World Bank in Moldova launches 2006 Small Grants Programme 

The World Bank office in Moldova launched the Small Grants Programme for 2006 recently, New Europe reported. 
It is entitled "Social Partnership for Development". Slavian Gutu, official in the World Bank office in Moldova, said that the projects and activities that form part of the project will strengthen the partnership with the public sector, with other organizations of the civil society and with the private sector, thus influencing and fortifying the mechanisms of participation, responsibility and inclusion. The grants envisaged for 2006 are intended for Moldovan NGOs that work in different fields of activity. The value of the grants will range between US$2,000 and 7,000. The 2006 Small Grants Programme will finance activities related to the reinforcement of the role and capacities of the disadvantaged social groups so that they come to know better the development processes and improve their own situation.

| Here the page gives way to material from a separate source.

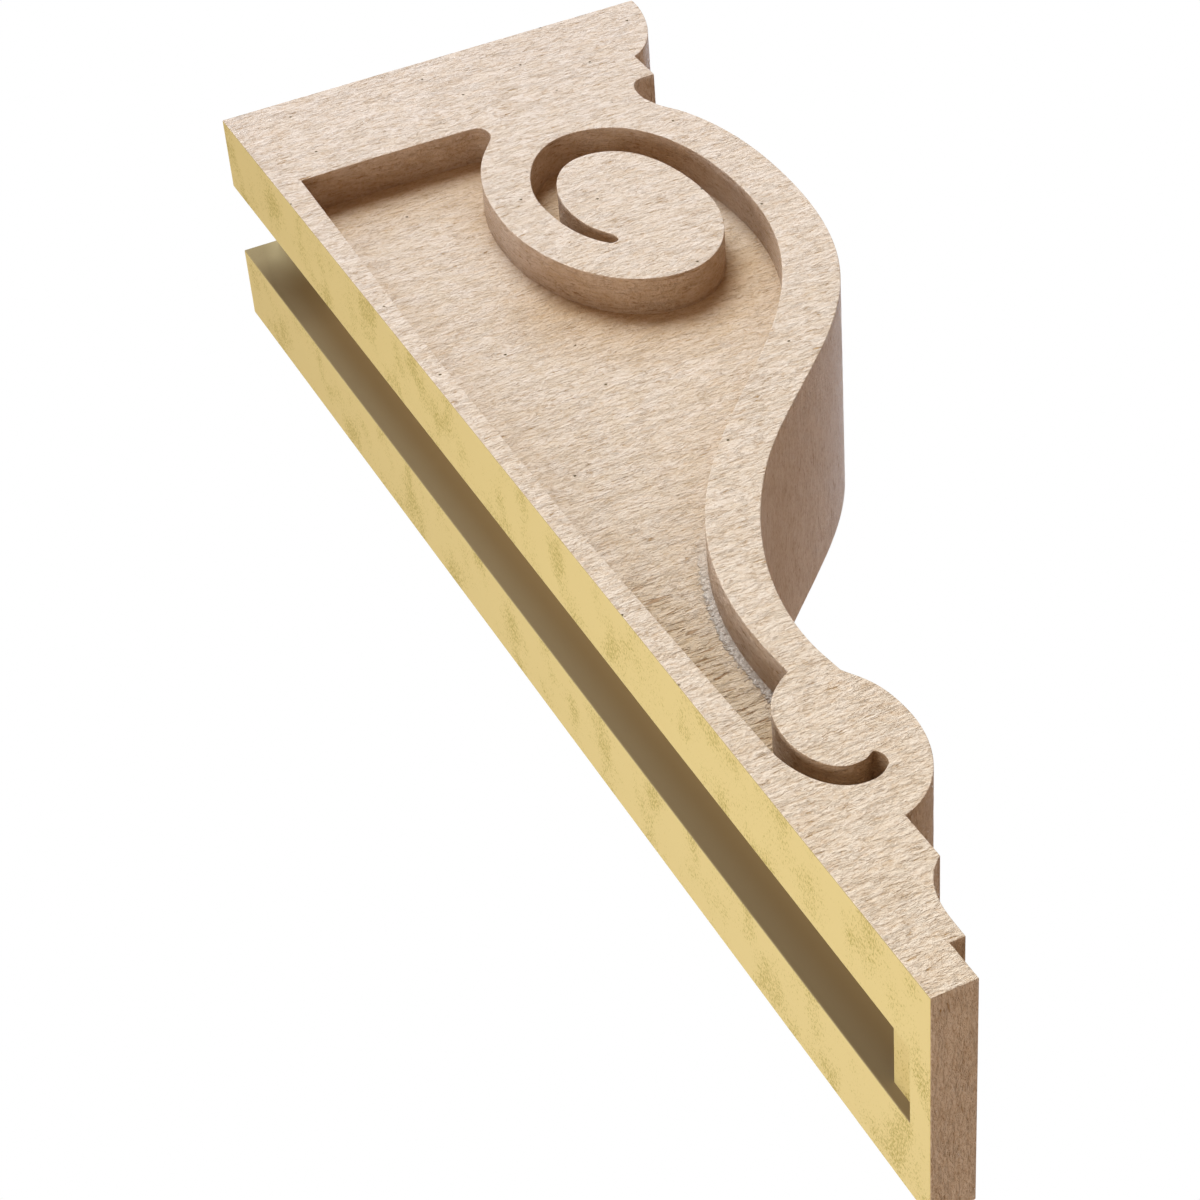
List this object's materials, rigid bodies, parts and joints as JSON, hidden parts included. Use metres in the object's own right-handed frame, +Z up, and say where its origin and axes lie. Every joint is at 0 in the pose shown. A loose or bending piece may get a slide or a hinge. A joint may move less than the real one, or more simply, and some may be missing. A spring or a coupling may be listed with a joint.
{
  "type": "corbel",
  "caption": "Tall moulded foam wall corbel with an S-shaped front, sunk volutes on both sides, a moulded crown under a flat top, and a slotted flat back.",
  "frame": {"origin": "on the flat back, at mid-width, in the middle of the solid foot below the slot, 9.5 mm above the underside", "axes": "+X out of the wall, +Y along the wall, +Z up towards the flat top"},
  "size_m": [0.3048, 0.1524, 0.9144],
  "materials": {
    "tan_coat": "tan priming coat over moulded polyurethane foam with a rough-sawn grain; the back and its slot are bare yellow foam"
  },
  "bodies": {
    "root": {"corbel": "tan_coat"}
  },
  "joints": []
}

Ukraine willing to deliver electric power to Moldova 

Ukraine has a high electric power potential and can increase export of electric power to Moldova, head of the Ukrainian Foreign Information Service, Nicolae Malomuj, stated at the summit of GUAM Security Council secretaries on November 4, Economie Moldova reported. 
According to Malomuj, Ukrainian experts are working out a project regarding the establishment of an electric power bridge between Ukraine and Moldova. "I have tackled this issue with Moldovan President, Vladimir Voronin, and Prime Minister, Vasile Tarlev, and we have agreed on holding negotiations at the level of groups of experts. In my opinion this is a wonderful project," Malomuj said. The contract for the supply of power by the Cuciurgan Power Plant that is located on the left bank of the Dniester expired on October 31. The administration of the power plant warns it will stop the deliveries if Moldova does not accept the 30 per cent increase in the tariff for electric power. The Cuciurgan Power Plant supplies power to the power distribution networks Chisinau, Centre and South that form part of Union Fenosa Group - the main power supplier in Moldova.